MR: The clothing you make seems very much to be true reproductions of American workwear from the early to mid 20th century. Have you ever made anything that is not historically influenced? I mean something that is modern and is not like a historical garment.
O.A: Yes, when we did all custom work we made some jeans that were slim, low rise, skinny fitting and so on, at customer’s requests.
Over the years our customers have given us orders for a huge variety of items. We have made a lot of miscellaneous goods and bags. We had many orders for functional, modern fitting work pants and non-denim pants, which was an wonderful experience for us.
We were able to better understand some of the older techniques by studying the design and cut of some of the more modern garments we were asked to reference in our production.
MR: You used to do only custom work, but recently have been selling only through retailers. How has this transition been for you?
O.A: The reason why we changed the business style is very simple- when we received so many orders for custom makes, we could not take the time to pursue our own designs.
Our recent goal is to make many different kinds of clothing, all designed by us.
Our retailers help to tell our story to western audiences too- we always perform a lot of research on the historical background, manufacturing method, and materials used in the original garments and infuse our garments with this knowledge.

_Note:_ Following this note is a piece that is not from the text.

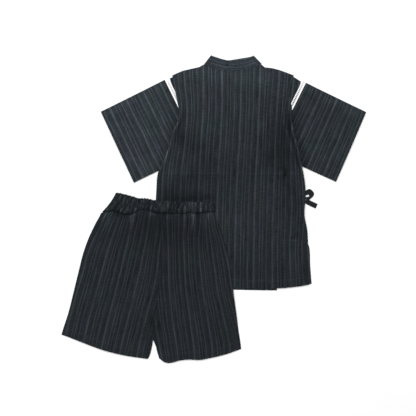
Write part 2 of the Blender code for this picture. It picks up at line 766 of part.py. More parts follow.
def make_leg(side, face, material, parent):
    """One leg's back, turned under at its outer side and gathered at the waist, or its plain front below."""
    left, back = side == "left", face == "back"
    outer = shorts_left if left else shorts_right
    inner = straight(SHORTS_MIDDLE, "down", side)
    hem_rows = LEFT_HEM if left else RIGHT_HEM
    hem = smooth(hem_rows, "across", "down")
    hem_side = hem_rows[0] if left else hem_rows[-1]
    hem_middle = hem_rows[-1] if left else hem_rows[0]
    seam = leg_seam_points(side, 1 if back else 2)
    levels = leg_levels(side)
    inward = 1 if left else -1
    last = len(seam) - 1
    inset = RIM if back else FRONT_INSET
    main = [("main", i) for i in range(1 if back else 0, last + 1)]
    edge = [("edge", None)] + [("edge", p) for p in turned_over()]
    stations = edge + main if back else main
    if not left:
        stations.reverse()

    def point(column, row):
        kind, where = stations[column]
        v = (levels[row] - levels[0]) / (levels[-1] - levels[0])
        edge_down = mix(seam[0].down + SEAM, hem_side.down, v)
        if kind == "edge":
            inset_here, drop = where or (RIM + SIDE_TUCK, AIR)
            side_at = outer(edge_down)
            across = side_at + inward * inset_here
            down = edge_down if row else waist_seam(across) + 2 * SEAM
            return across, down, shorts_height(side_at, edge_down) + LAYER - drop
        w = where / last
        start = seam[where]
        down = mix(start.down + SEAM, hem(mix(hem_side.across, hem_middle.across, w)), v)
        across = mix(outer(edge_down) + inward * inset, inner(levels[row]) - inward * SEAM / 2, w)
        if row == 0:
            across = start.across - inward * SEAM / 2 * (where == last)
        if row == 0 and where == 0:
            along = inset / abs(seam[1].across - seam[0].across)
            across = mix(seam[0].across, seam[1].across, along)
            down = mix(seam[0].down, seam[1].down, along) + SEAM
        if back:
            lift = LAYER + gathers(across, down, start.down, w)
            return across, down, shorts_height(across, down) + lift
        return across, down, shorts_height(across, down)

    return cloth(f"shorts_{face}_{side}", len(stations), len(levels), point, material, parent)


def make_waistband(material, parent):
    """The elastic waistband: one ring pressed flat, with ruffles above and its seam under the middle."""
    turn = turned_over(BAND_WALL)
    span = WAIST_SEAM[-1].across - WAIST_SEAM[0].across
    widths = spread(0.0, 1.0, BAND_ROWS)

    def seam_line(every):
        """The seam's points from left to right, with the places, from 0 to 1, they have along the band."""
        points = leg_seam_points("left", every) + list(reversed(leg_seam_points("right", every)))[1:]
        return [((p.across - points[0].across) / span, p) for p in points]

    def finer(places):
        """The places with one more halfway between each two, for the ruffles."""
        return sorted(places + [(a + b) / 2 for a, b in zip(places, places[1:])])

    upper_seam, lower_seam = seam_line(1), seam_line(2)
    below = [place for place, _ in lower_seam]
    above = finer([place for place, _ in upper_seam])
    middle = below[len(below) // 2]
    stations = [("lower", w) for w in below if w > middle + 0.001][:-1]
    stations.insert(0, ("lower", middle + 0.002))
    stations += [("right", p) for p in turn] + [("upper", w) for w in reversed(above[2:-2])]
    stations += [("left", p) for p in reversed(turn)]
    stations += [("lower", w) for w in below[1:] if w < middle - 0.001]
    stations.append(("lower", middle - 0.002))

    def on_seam(w, line):
        for (w0, a), (w1, b) in zip(line, line[1:]):
            if w <= w1:
                t = (w - w0) / (w1 - w0)
                return Line(mix(a.across, b.across, t), mix(a.down, b.down, t))
        return line[-1][1]

    def ruffle(w):
        """Height of the ruffles, which crowd and part along the elastic."""
        phase = w * RUFFLES + 0.45 * math.sin(w * 17.0) + 0.3 * math.sin(w * 41.0)
        return RUFFLE_HEIGHT * (0.5 + 0.5 * math.cos(2 * math.pi * phase)) * (0.7 + 0.3 * math.sin(w * 29.0))

    def point(column, row):
        kind, where = stations[column]
        drop, w = 0.0, where
        if kind in ("left", "right"):
            inset, drop = where
            w = inset / span if kind == "left" else 1 - inset / span
        top_across = mix(WAIST_TOP[0].across, WAIST_TOP[-1].across, w)
        seam = on_seam(w, lower_seam if kind == "lower" else upper_seam)
        top = Line(top_across, waist_top(top_across))
        t = widths[row]
        across = mix(top.across, seam.across, t) + BAND_DENT * 4 * t * (1 - t) * max(1 - w * 6, 0.0)
        down = mix(top.down, seam.down - SEAM, t)
        rest = shorts_height(across, down) + BAND_WALL
        if kind == "lower":
            return across, down, rest
        height = rest + AIR - drop
        if kind == "upper":
            height += ruffle(w) * RUFFLE_SHARES[row] * min(w * 12, (1 - w) * 12, 1.0)
        return across, down, height

    return cloth("waistband", len(stations), len(widths), point, material, parent, BAND_WALL, flipped=True)


def make_material(name, colour, roughness):
    material = bpy.data.materials.new(name)
    material.use_nodes = True
    shader = material.node_tree.nodes["Principled BSDF"]
    shader.inputs["Base Color"].default_value = (*colour, 1.0)
    shader.inputs["Roughness"].default_value = roughness
    shader.inputs["Metallic"].default_value = 0.0
    return material


def make_lie(name, x, y, turn, collection):
    """The empty that carries a garment where it lies in the set."""
    lie = bpy.data.objects.new(name, None)
    lie.location = (x * MM, y * MM, 0.0)
    lie.rotation_euler = (0.0, 0.0, math.radians(turn))
    collection.objects.link(lie)
    return lie


def main():
    for old in list(bpy.data.objects):
        bpy.data.objects.remove(old)
    collection = bpy.data.collections.new("jinbei_set")
    bpy.context.scene.collection.children.link(collection)
    striped = make_material("striped cotton", (0.028, 0.034, 0.039), 0.9)
    dark = make_material("dark cotton tape", (0.018, 0.021, 0.024), 0.9)
    white = make_material("white lace", (0.9, 0.9, 0.88), 0.8)

    top = make_lie("top_lie", TOP_X, TOP_Y, TOP_TURN, collection)
    make_back(striped, top)
    for side in ("left", "right"):
        make_front(side, striped, top)
    make_collar(striped, top)
    for sleeve in SLEEVES:
        make_sleeve(sleeve, striped, top)
        make_lace(sleeve, white, top)
    make_bow(dark, top)

    shorts = make_lie("shorts_lie", SHORTS_X, SHORTS_Y, SHORTS_TURN, collection)
    for side in ("left", "right"):
        make_leg(side, "back", striped, shorts)
        make_leg(side, "front", striped, shorts)
    make_waistband(striped, shorts)


main()
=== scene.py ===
"""A child's jinbei set in slub-striped cotton, laid flat: the top face down, the shorts across its corner.

Lengths in the tables are millimetres. Each garment has its own flat frame: across runs to the right, and
down runs from the neck or the waist towards the hem. A piece of cloth is a grid of points on the inner face
of the solid that it stands for, with the creases added, and Solidify gives it its wall.
"""

import math
from collections import namedtuple

import bmesh
import bpy
import numpy as np
from bpy.props import FloatProperty, FloatVectorProperty, PointerProperty
from bpy.types import Operator, Panel, PropertyGroup
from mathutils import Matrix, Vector


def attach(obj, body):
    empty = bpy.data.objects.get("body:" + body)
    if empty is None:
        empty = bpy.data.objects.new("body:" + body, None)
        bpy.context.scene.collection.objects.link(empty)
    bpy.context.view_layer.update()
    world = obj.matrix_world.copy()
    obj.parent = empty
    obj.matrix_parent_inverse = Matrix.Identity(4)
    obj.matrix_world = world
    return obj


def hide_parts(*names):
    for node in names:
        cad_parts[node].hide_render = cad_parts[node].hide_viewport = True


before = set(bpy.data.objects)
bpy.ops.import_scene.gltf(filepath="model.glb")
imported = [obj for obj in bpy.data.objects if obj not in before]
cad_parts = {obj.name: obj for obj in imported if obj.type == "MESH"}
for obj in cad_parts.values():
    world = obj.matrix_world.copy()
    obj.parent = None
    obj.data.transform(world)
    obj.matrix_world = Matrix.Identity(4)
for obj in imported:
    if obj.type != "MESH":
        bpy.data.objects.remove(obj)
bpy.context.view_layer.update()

bl_info = {
    "name": "Jinbei set, laid flat",
    "version": (1, 0, 0),
    "blender": (4, 5, 0),
    "location": "3D View > Sidebar > Jinbei",
    "description": "Builds a striped jinbei top and shorts, lying flat, with their stage",
    "category": "Object",
}

MM = 0.001

# Cloth and how it lies
CLOTH = 1.1
AIR = 0.5
LAYER = CLOTH + AIR
SEAM = 0.3
BEND = AIR / 2
RIM = CLOTH + BEND
LEDGE = 20.0
DRAPE = 55.0
FINE, COARSE = 2.0, 5.0

# Where each garment lies: the place of its frame in the set, and its turn
TOP_LIE = (40.46, 290.86, 0.0)
SHORTS_LIE = (-101.94, 22.96, -5.7)

# The top
SIDE_TUCK = 4.5
ARM_TUCK = 24.0
FRONT_INSET = RIM + SIDE_TUCK + 1.5
NECK_HALF = 59.0
NECK_DROP = 14.4
NECK_CORNER = -13.4
FOLD_OUT = 1.4
LACE_WIDTH = 8.8
LACE_WALL = 1.0
LADDER = 5.5
HOLE_ROW = 3
SLEEVE_STACK = 3 * LAYER + 0.3
SLEEVE_RUN_OUT = 34.0
VENT_START, VENT_OPEN = 265.0, 315.0
SLEEVE_PUFF = 2.4
HEM_DEPTH = 15.5
PRESS_LINE = 219.5
COLLAR_WIDTH, COLLAR_CREASE = 22.0, 10.7
SLEEVE_LENGTH = 151.0

# The side bow
KNOT_ACROSS, KNOT_DOWN = 146.0, 268.0
KNOT_LONG, KNOT_WIDE, KNOT_HIGH = 13.0, 12.0, 4.6
BOW_LIFT = 5.2
BOW_REACH, BOW_DRAPE = 30.0, 45.0
TIE_WIDTH = 9.6
TAIL_WIDTH = TIE_WIDTH + 0.8
TIE_WALL = 1.6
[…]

There is a limit in conveying all of this only with a website or photograph and with a language barrier, so we rely on our retailers to help us in this- they tell the stories of our products to their customers in their stores in a way that we cannot.
MR: Could you describe some of the projects that you have waiting to be done?
O.A: More than just new individual projects, we are about to start a whole new brand- “M & O mfg co.”! This name refers to Matsuoka Sewing Machine and OOE YOFUKUTEN, as Mr. Yasunori Matsuoka is our business partner in this new venture.
We have learned a lot in the last few years about the history of garment manufacture and its technical progress through time, and feel that we have developed a new understanding and outlook on our work. Mr. Matsuoka has been a huge part of this, so we are collaborating with him for this new project, which we will debut at Denimbruin 2016.
Woolen weaving factory in Ichinomiya involved with M & O MFG Co. production.
A M & O Mfg. co. project for Deniumbruin 2016.
MR: Do you ever intend to have a larger operation with additional sewers or staff?
O.A: Yes, several times we explored this possibility. But we know that it is difficult to maintain the same quality of production in a larger operation.
If we could find some good staff, we might aim to have a larger operation. However, for the moment, we do not have those intentions.
MR: You traveled to the states last year and attended Inspiration LA- how was the trip?
O.A: It was our first trip to US. Everything was awesome!
We had a generous welcome, met peaceful people, and loved the mild climate, nice food and excellent beer.
We came in contact with new people and landscapes, and were very inspired.
We are excited to visit the US again this July! And we hope to visit to other countries soon to see our customers abroad.
MR: Did you meet any other artisans or designers at Inspiration that you found particularly interesting?
O.A: One that stands out is Roy Slaper. We visited Roy's studio in Oakland and enjoyed it very much!
The time he started making jeans is almost the same as us, so the meeting with him was very interesting. We are excited to see him again next week!
Edited by mr randal - 20 Jul 2016 at 10:01pm
Joined: 16 Jan 2012
Location: United States
Excited to meet them .
compulsive thrifting of course
no pepsi whatsoever
Joined: 09 Feb 2014
Thank you for the write up and photos, Ryo and Hiro make some of my all time favorite jeans.
I have been wearing my contest 1702XX jeans daily and they get better every day.
Got some goosebumps reading all that, very cool! Wish I could make it out there and meet them.
They should work on a project with Roy sometime.
Joined: 26 Feb 2013
Location: Long Beach
Great interview! I remember meeting them at Inspiration with Mr.Randal and they were super nice. Can't wait to see their knitwear.